Serviço giro de televisão
A RTP1 transmitiu ontem um debate com o
ex-presidente da Comissão Europeia, Durão Barroso, e o ex-alto comissário para
os refugiados, António Guterres – ambos antigos primeiros-ministros portugueses.
O tema – “Que mundo é este?” – reveste inegável
interesse jornalístico, dada a situação preocupante e extremamente complexa em
que a Europa e o Mundo se encontram. E os intervenientes, por muito discutível
que seja a actuação nomeadamente de Durão Barroso, seriam qualificados para o
tratar.
Mas não é esse o ponto. Nem sequer é do
conteúdo da
iniciativa que cuido de tratar aqui. O ponto são três aspectos simbólicos,
aparentemente marginais ao referido debate, mas que não devem ser deixados em
claro pelos significados que encerram, pelos sinais que transmitem e pela exigência
de transparência que colocam.
Primeiro – a génese e a autoria da
iniciativa.
O debate é apresentado como resultado
de uma “parceria entre a RTP e a Fundação Francisco Manuel dos Santos” (FFMS),
que tem como fundador o empresário Alexandre Soares dos Santos (Grupo Jerónimo
Martins), figura frequentemente entrevistada nos meios de informação,
especialmente quando toca a enviar mensagens aos governos.

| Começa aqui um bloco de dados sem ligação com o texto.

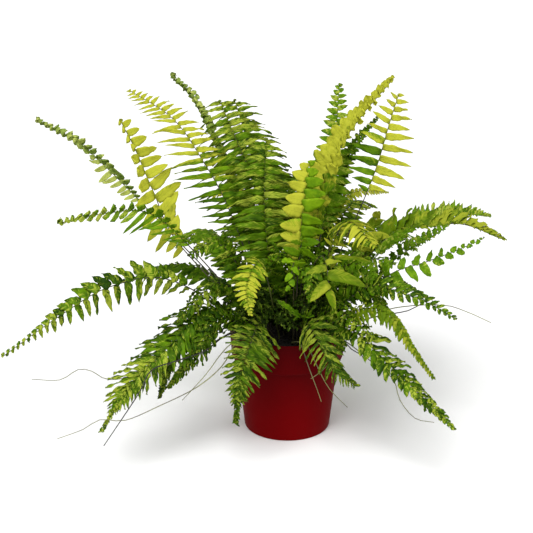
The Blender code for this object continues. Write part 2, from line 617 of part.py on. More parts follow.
def build_plant():
    """Every runner and frond, each clear of the others and of the pot."""
    places = crown_places()
    obstacles = Obstacles()
    pot_obstacle(obstacles)
    for name, place in zip(RUNNERS, places[len(FRONDS):]):
        route = stem_route(RUNNERS[name], place, RUNNER_STEP)
        build_runner(name, [stem_foot(place)] + route)
        for start, end in zip(route, route[1:]):
            obstacles.add(name, *box_along(start, end, RUNNER_RADIUS + CLEARANCE))
    for frond, place in zip(FRONDS, places):
        shares = [i / RIB_CHECKS for i in range(RIB_CHECKS + 1)]
        points = [station[0] for station in rib_stations(frond, place, shares)[0]]
        for share, start, end in zip(shares, points, points[1:]):
            half = stem_width(share) / 2 + CLEARANCE
            obstacles.add(frond.name, *box_along(start, end, half))
    kept = wanted = 0
    for frond, place in zip(FRONDS, places):
        made, asked = build_frond(frond, place, obstacles)
        kept += made
        wanted += asked
    print("leaflets", kept, "of", wanted)
    return places


def main():
    clear_scene()
    build_pot()
    build_soil([tuple(place) for place in build_plant()])


main()
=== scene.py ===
# %% [markdown]
# # A potted Boston fern
# The plant is a crown of arching fronds over a plastic nursery pot. The frame holds plain solids of
# every frond, runner, the soil and the pot, in metres. This lesson dresses them: each frond is grown
# again with all its leaflets, curled tips and streaks, on the same rib as its solid, so that nothing
# moves. A photo scan or a bought plant could give leaves faster, but then nothing could be measured
# or changed, so everything here is grown from a few numbers.

# %% Open the frame
import math
import random
from collections import namedtuple

import bmesh
import bpy
from mathutils import Matrix, Vector


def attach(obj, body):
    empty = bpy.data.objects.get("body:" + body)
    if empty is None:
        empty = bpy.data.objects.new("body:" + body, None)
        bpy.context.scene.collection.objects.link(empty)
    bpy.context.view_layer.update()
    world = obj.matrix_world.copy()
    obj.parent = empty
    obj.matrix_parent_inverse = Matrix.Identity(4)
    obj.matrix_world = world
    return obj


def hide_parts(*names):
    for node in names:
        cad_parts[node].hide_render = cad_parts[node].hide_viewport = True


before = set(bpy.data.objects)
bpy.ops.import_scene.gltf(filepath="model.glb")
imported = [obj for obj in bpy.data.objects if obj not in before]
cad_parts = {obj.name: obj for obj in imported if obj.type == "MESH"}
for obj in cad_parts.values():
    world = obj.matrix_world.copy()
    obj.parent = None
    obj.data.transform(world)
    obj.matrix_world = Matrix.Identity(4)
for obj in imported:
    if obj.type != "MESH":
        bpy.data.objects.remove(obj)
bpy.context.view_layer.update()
MM = 0.001

# %% [markdown]
# ## The measures that the solids were made with
# A leaf can only sit on its solid's rib if both come from the same numbers, so the pot, the soil and
# the ribs are written down again here. A rib could also be traced back from the solid's corners, but
# that would give corners and not a curve.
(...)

A menos que tenha visto mal, mas não é
dito em que consistiu e que objectivos teve essa parceria. Calculo que a FFMS tenha
pago o aluguer do Teatro Thalia e demais despesas da RTP com a produção.
Segundo – questões de imagem e de “marcas”
Detenhamo-nos no painel de fundo. O que
vemos? A dominá-lo, a reprodução do título da revista “XXI”, propriedade da
FFMS, e cujo director, António José Teixeira, co-interrogou os convidados,
partindo aliás do conteúdo do último número da revista. No topo superior
direito, o logótipo da própria FFMS.
Tratando-se de uma “parceria”, seria
expectável que o painel ostentasse nada menos que os logótipos dos dois
parceiros – a RTP e a FFMS.
Terceiro – uma questão de representação
institucional
Na reportagem sobre os “bastidores do
debate” exibida no “Jornal da Tarde” de hoje imediatamente após a peça sobre o
debate de ontem (não sei se emitida noutros serviços anteriores), há dois
momentos muito inquietantes.
No primeiro, vemos o presidente do
Conselho de Administração da RTP pronunciar-se sobre a iniciativa, pretendendo explicar
a sua importância e interesse editoriais; no segundo, a reportagem “apanha” o
director de informação, Paulo Dentinho, a fotografar com o seu telemóvel os
dois convidados que pousavam para as fotografias de quem quis colher o momento.
Que têm de mal essas minudências?,
perguntarão. Muito. Porque há pormenores que são mesmo “pormaiores” e não
revestem significados neutros ao nível dos papéis institucionais e simbólicos
dos respectivos actores.
O jornalista Paulo Dentinho é nada
menos que o director de informação da RTP. Ora, como tal, não lhe cabe apenas –
e não é nada pouco! – a responsabilidade pela orientação editorial da RTP, além
da responsabilidade naquele programa concreto. É ele quem deve assegurar a
representação institucional da RTP sobre matéria editorial.
Por outras, curtas e directas palavras:
quem deveria ter prestado declarações à RTP é o director de
informação da RTP e não o presidente da Administração.
Resumir, na dita reportagem e à guisa
de graçola entre amigos, o papel de Paulo Dentinho nos “bastidores” ao papel de
“jornalista que passou a fotógrafo”, pode ser um serviço giro de televisão. Mas
não é, seguramente Serviço Público de Televisão.